| What to produce |
Only lines with the string "that" matter here; gather them from the material below.

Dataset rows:
** BEGIN **
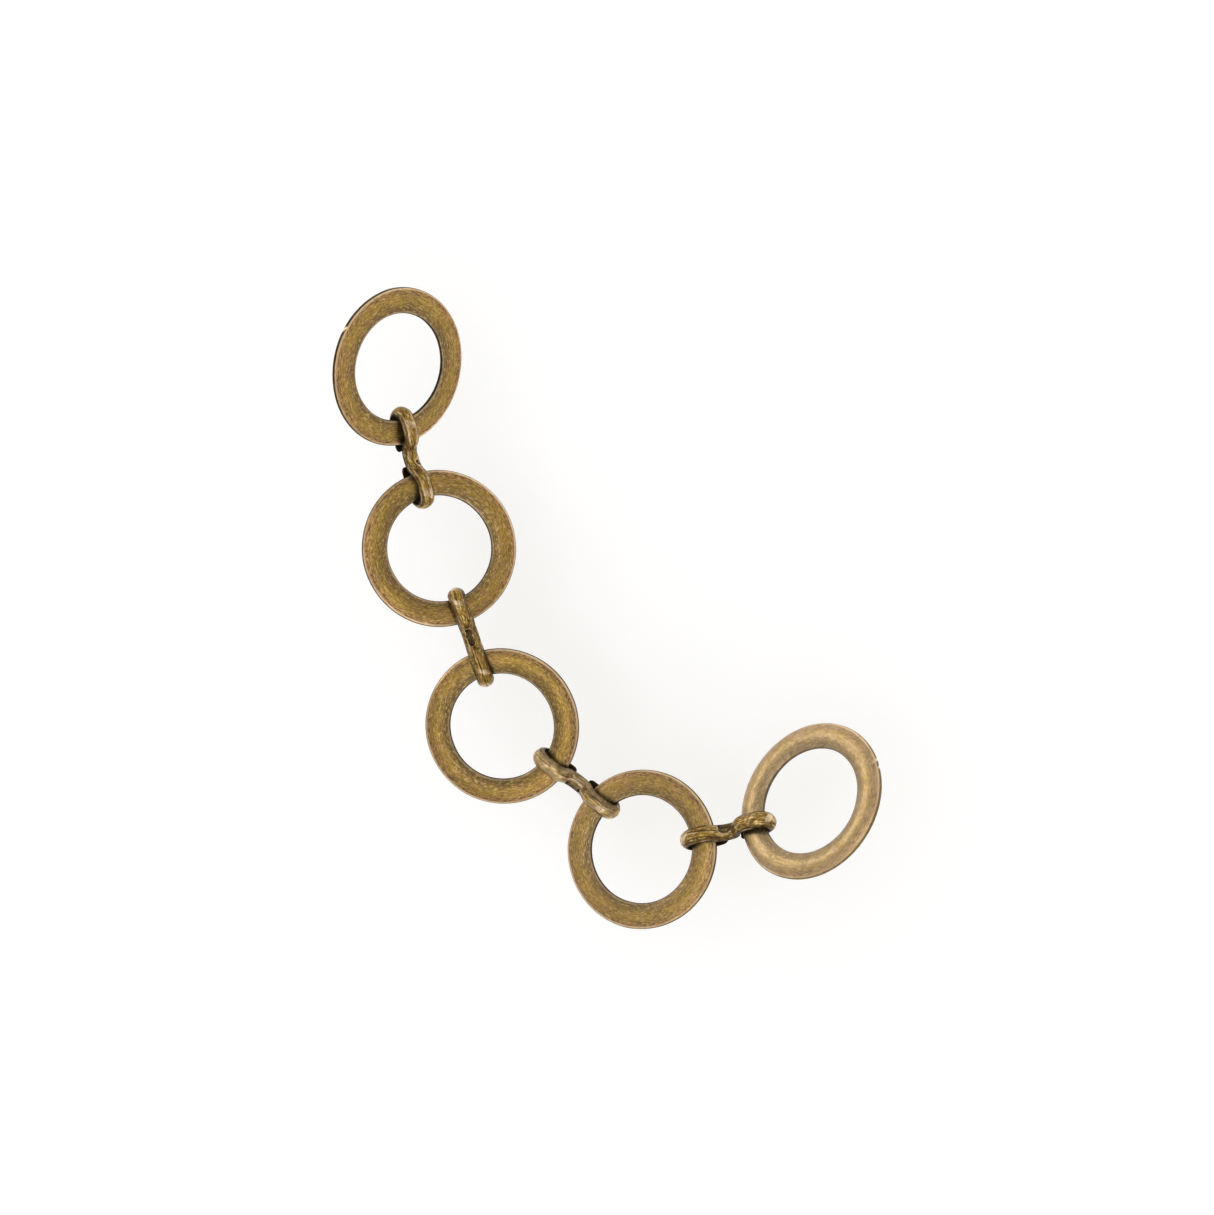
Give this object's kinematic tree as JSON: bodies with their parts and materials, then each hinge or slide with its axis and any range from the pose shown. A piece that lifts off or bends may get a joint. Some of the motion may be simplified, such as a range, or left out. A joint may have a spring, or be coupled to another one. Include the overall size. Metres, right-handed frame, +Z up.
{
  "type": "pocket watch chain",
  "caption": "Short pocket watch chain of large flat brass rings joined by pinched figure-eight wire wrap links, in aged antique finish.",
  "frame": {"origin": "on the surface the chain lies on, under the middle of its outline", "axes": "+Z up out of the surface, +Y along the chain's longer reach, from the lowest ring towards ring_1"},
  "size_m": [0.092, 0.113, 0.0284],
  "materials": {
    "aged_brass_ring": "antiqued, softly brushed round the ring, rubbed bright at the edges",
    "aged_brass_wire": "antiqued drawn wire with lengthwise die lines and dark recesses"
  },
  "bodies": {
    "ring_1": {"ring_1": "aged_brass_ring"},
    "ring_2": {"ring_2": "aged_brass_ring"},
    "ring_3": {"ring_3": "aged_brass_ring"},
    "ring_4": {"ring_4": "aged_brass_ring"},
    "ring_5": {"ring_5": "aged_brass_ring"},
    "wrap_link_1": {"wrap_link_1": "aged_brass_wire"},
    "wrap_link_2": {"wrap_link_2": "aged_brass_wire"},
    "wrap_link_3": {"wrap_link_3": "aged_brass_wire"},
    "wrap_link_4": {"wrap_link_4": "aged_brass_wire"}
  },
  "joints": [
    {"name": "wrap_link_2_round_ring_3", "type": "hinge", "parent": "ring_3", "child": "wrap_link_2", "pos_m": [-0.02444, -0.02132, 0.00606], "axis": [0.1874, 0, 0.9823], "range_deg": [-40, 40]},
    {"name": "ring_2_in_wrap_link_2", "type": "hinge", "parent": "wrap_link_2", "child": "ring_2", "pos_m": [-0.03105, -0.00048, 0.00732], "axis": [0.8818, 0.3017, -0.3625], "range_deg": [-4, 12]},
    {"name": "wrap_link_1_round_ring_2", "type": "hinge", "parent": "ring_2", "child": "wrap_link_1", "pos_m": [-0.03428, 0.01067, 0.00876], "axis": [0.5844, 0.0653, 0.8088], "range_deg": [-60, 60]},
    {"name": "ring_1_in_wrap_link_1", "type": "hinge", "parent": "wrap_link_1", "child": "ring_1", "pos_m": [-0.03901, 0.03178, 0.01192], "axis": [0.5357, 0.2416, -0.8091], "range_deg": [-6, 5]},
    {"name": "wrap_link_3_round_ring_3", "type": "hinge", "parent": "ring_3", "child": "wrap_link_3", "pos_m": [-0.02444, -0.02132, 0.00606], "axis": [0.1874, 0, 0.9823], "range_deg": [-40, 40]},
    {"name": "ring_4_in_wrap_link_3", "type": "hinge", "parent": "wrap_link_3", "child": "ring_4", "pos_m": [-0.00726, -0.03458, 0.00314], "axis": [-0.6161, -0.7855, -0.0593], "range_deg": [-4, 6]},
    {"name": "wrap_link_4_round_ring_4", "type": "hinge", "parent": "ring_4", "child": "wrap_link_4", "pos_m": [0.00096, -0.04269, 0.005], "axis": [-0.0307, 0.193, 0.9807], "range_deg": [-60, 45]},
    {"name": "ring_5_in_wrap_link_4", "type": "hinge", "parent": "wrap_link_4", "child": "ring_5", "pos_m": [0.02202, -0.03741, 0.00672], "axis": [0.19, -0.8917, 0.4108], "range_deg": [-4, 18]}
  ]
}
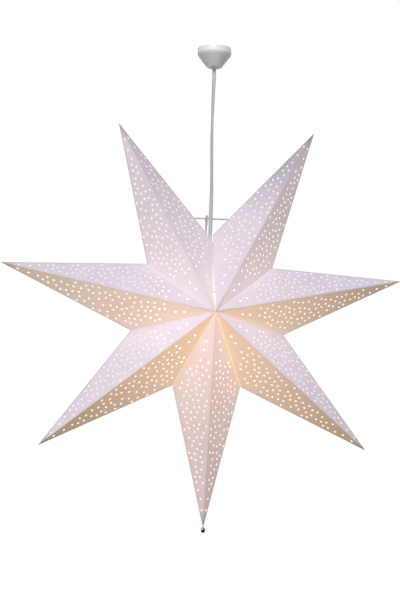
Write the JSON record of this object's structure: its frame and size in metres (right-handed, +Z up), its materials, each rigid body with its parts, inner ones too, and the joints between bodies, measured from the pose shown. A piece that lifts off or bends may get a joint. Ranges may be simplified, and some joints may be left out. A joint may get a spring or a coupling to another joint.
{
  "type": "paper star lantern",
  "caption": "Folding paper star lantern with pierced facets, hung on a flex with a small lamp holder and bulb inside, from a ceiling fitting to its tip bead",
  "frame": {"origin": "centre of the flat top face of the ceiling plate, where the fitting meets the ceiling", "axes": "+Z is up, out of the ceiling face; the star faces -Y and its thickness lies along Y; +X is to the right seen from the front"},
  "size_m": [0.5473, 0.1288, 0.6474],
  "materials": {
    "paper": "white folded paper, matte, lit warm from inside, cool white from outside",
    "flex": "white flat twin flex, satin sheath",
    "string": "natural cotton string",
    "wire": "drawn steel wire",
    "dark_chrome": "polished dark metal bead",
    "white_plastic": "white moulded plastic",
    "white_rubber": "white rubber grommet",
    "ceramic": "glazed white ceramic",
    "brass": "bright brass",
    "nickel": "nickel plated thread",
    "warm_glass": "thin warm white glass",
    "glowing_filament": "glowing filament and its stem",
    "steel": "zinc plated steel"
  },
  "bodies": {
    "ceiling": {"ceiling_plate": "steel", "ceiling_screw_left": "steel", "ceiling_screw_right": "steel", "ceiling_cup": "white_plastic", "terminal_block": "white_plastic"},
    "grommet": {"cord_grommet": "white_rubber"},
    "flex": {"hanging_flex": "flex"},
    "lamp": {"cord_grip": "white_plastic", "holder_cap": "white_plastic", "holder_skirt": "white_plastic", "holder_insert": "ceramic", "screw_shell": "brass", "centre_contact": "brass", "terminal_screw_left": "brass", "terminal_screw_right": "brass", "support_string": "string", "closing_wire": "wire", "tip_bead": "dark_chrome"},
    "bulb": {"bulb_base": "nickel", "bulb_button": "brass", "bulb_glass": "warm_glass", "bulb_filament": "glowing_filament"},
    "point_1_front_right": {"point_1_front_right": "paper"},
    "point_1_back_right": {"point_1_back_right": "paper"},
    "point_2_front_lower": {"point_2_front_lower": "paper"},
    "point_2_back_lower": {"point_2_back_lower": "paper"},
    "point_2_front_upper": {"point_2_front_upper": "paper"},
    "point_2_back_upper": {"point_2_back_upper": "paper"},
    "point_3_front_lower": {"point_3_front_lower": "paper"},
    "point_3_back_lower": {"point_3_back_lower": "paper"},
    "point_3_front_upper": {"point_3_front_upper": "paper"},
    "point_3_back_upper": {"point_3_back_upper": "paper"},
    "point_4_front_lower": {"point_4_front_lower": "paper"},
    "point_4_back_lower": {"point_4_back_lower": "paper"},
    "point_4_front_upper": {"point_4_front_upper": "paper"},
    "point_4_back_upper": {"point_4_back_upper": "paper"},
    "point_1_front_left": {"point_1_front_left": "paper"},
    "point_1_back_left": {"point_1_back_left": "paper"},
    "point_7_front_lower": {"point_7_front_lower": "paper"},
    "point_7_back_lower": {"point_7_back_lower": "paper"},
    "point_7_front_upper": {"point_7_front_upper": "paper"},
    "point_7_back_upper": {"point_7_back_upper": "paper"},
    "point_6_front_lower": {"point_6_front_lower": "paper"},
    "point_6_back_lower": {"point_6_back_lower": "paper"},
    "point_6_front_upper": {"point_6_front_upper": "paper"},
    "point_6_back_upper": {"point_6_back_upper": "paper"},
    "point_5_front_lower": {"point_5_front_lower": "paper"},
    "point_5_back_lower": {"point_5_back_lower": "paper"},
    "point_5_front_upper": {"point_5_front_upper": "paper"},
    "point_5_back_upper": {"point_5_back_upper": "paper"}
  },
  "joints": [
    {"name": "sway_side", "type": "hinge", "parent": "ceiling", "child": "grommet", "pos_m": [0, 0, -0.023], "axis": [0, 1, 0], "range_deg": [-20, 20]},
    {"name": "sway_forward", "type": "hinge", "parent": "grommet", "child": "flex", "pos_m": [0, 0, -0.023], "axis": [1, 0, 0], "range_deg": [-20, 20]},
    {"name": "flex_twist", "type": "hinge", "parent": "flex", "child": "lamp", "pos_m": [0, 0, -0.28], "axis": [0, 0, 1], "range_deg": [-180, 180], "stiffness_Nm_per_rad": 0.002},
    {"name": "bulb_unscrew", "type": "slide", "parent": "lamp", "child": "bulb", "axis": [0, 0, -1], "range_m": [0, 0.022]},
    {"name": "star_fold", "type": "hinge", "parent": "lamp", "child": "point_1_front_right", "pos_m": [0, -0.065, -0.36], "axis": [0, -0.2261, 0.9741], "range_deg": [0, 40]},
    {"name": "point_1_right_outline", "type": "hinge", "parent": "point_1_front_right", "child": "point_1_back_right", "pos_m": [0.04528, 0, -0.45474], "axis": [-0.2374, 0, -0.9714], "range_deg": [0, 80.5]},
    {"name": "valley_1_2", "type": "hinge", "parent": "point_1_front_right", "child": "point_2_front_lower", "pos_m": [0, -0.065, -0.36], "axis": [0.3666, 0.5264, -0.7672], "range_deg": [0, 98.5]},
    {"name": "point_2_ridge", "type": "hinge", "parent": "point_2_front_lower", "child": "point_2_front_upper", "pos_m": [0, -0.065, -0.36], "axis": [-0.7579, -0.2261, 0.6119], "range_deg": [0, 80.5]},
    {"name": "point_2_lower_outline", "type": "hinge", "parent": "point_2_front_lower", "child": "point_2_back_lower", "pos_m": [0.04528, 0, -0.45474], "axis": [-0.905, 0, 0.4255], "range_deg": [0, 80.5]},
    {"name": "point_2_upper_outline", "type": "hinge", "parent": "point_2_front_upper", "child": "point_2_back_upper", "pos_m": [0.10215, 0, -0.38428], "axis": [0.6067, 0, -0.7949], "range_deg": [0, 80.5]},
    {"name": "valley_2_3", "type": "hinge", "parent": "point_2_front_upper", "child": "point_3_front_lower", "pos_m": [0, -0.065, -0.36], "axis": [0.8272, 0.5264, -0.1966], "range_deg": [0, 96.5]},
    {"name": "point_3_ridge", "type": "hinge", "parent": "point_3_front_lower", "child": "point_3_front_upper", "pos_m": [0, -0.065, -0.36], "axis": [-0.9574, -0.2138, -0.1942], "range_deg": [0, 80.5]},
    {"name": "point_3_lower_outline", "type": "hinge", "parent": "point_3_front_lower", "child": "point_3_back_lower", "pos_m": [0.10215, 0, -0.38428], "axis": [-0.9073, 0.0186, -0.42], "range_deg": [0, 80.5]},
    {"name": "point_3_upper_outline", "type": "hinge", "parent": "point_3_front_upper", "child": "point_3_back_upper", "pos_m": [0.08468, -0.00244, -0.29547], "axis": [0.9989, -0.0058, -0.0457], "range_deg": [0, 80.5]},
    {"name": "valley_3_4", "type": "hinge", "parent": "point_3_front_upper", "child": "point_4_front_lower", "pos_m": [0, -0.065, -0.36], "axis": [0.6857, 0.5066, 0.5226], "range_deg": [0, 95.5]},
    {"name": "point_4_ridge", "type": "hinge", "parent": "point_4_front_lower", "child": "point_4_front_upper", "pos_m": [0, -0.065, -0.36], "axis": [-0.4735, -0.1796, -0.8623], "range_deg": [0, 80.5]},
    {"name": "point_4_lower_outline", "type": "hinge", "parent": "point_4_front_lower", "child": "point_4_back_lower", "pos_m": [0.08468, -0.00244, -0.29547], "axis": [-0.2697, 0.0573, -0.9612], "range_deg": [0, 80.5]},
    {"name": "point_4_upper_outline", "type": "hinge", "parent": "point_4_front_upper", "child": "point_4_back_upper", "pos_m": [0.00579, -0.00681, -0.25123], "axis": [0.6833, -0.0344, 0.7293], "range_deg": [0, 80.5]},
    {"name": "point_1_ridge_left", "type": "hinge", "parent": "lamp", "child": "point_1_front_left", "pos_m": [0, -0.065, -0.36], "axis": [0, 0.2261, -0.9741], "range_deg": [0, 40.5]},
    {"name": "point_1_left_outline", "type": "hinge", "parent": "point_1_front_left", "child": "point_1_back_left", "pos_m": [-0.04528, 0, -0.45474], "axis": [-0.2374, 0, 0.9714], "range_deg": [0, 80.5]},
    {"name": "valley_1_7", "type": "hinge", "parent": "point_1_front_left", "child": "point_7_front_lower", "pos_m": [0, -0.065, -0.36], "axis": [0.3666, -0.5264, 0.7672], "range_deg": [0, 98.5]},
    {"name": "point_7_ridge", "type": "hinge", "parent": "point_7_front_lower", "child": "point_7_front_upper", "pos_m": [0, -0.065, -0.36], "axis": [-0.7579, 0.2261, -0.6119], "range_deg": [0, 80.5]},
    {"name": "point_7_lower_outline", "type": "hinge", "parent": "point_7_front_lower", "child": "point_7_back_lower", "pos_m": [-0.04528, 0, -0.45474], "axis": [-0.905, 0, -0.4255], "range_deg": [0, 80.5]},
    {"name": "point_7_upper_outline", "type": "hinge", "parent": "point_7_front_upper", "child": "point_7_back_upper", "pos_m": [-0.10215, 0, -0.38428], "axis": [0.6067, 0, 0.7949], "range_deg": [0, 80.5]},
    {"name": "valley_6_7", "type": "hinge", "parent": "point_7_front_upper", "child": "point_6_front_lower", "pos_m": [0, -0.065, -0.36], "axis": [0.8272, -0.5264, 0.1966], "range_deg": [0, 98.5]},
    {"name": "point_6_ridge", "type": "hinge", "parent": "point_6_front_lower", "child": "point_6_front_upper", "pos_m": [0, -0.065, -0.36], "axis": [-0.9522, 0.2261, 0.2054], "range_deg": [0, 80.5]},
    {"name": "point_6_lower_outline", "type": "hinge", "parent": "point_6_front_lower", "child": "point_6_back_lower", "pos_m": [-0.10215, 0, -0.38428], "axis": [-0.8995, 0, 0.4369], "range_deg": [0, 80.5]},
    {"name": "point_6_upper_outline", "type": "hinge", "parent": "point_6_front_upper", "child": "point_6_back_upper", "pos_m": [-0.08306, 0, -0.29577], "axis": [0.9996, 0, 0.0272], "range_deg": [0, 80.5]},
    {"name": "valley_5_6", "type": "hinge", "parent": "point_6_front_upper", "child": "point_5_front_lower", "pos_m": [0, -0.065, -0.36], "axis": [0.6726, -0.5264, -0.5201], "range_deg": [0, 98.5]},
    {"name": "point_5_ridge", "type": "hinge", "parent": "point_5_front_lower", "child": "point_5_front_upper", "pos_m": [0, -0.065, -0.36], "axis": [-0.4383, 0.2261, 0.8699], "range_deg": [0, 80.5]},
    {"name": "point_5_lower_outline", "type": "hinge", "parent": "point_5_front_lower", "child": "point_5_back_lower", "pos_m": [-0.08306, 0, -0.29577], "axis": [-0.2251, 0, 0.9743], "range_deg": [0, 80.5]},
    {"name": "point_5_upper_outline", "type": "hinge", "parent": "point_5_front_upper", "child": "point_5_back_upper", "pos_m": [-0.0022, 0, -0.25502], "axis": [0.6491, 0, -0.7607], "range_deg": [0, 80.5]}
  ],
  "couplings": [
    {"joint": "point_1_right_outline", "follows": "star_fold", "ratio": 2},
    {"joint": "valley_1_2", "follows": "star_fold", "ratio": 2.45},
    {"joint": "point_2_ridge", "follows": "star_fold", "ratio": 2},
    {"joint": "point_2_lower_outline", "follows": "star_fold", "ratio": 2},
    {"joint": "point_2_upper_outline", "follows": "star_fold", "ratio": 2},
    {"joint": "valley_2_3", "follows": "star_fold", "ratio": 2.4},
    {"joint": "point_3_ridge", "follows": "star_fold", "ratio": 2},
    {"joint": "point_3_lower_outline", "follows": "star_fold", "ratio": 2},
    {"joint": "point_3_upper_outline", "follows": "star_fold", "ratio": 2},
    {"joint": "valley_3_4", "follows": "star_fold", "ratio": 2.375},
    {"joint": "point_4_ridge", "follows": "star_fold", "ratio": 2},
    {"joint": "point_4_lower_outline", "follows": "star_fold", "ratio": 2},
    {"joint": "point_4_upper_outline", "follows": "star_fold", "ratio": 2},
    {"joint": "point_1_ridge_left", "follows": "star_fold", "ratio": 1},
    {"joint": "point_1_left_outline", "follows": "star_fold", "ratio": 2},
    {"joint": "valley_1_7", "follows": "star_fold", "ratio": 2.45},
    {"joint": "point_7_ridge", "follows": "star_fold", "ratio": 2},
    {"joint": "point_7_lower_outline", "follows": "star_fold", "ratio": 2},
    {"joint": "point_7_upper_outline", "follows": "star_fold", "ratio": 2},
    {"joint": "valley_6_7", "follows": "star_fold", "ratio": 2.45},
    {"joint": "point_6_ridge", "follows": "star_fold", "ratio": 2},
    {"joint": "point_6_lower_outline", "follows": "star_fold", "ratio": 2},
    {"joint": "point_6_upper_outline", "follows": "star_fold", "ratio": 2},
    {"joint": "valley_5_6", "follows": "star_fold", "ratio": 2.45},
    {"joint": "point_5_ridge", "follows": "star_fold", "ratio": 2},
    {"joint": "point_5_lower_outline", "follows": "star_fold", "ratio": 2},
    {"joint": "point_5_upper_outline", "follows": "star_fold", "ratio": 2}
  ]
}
** END **
| Task solution |
Give this object's kinematic tree as JSON: bodies with their parts and materials, then each hinge or slide with its axis and any range from the pose shown. A piece that lifts off or bends may get a joint. Some of the motion may be simplified, such as a range, or left out. A joint may have a spring, or be coupled to another one. Include the overall size. Metres, right-handed frame, +Z up.
Write the JSON record of this object's structure: its frame and size in metres (right-handed, +Z up), its materials, each rigid body with its parts, inner ones too, and the joints between bodies, measured from the pose shown. A piece that lifts off or bends may get a joint. Ranges may be simplified, and some joints may be left out. A joint may get a spring or a coupling to another joint.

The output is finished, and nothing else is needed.